I had a staff member who read a lot of AA and science fiction and little literary work. I pointed out what she wanted and over time she asked me for my recommendations. A little more than a year later, she has read almost everything in our womens' lit and multicultural sections. She says when she comes in the library now this is the area she goes to first.
And when others see her reading they want to know what it is. They often ask to read her book when she's done.
I don't think the aim here is to label one genre superior. The aim is to have readers broaden their habits by giving them a heads up what to expect. Who says a urban black reader won't read something literary? I know they do because I'm the one who spends all her waking hours outside of her day job scouring bookstores and book trading sites and reading reviews on blogs trying to bring in literature our community will read.
As a professor, maybe it not your job to read road signs. But I'm not an academic. I'm a blue collar gal with a little education working in the inner city trying to inform young minds. I'm trying to positively impact young women who can be more if someone gave them something to feed their minds.
Call me Cora the construction worker. Don't mind my neon vest. If you'll excuse me, I've got a few signs to put up.
By the way, I have every author you've listed in our library and I've read almost every one. My tbr is huge.
Excellent conversation, Consuela and Susan. And so important. I'd love to weigh in:
Book categories, like canons, are by their nature limiting - and so it seems to me that the label "literary" will exclude a range of valuable works even as it celebrates quality writing. I think I'm actually okay with that, because I also don't think that literary fiction is inherently better than genre fiction, pulp, or even graphic novels.
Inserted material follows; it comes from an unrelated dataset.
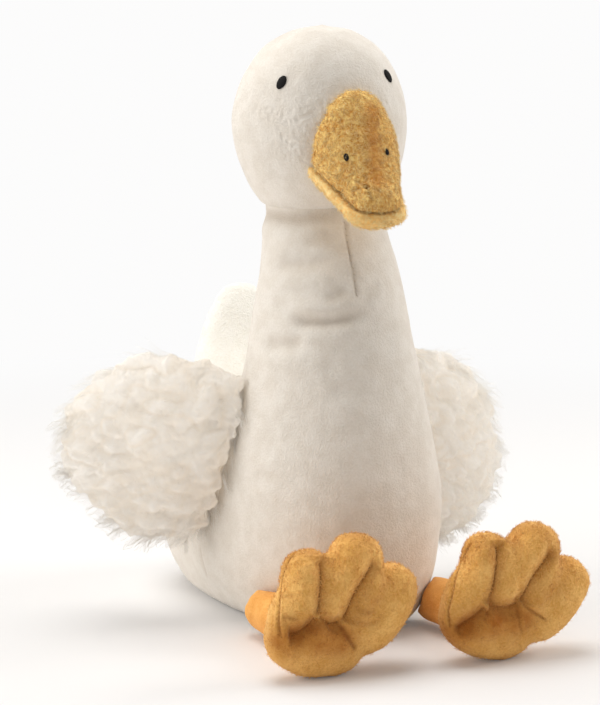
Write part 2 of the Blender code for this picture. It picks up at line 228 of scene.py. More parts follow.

But perhaps what can be useful about Bridgett's notion of "road signs" is the idea that WE - black writers, readers, academics, librarians - are taking back the power to make the distinctions within black writing traditions. Otherwise, publishers and book stores will inevitably use the same outdated, lazy or misinformed road signs that fail to recognize the depth and diversity of black writing.
With this in mind, it seems perfectly reasonable to argue that Octavia Butler - known for genre fiction - also qualifies as "black literary writer" in the same way that someone like Ishmael Reed would. But the 600-page black vampire novel that my cousin self-published online may not qualify (kidding!) - so I guess what I'm saying is that if we don't draw some lines in the sand, I'm afraid that we might just be allowing others to do it for us.
Thank you all for your feedback. I feel strongly that we need to have a spirited conversation about defining our literature, and I'm glad to see it happening.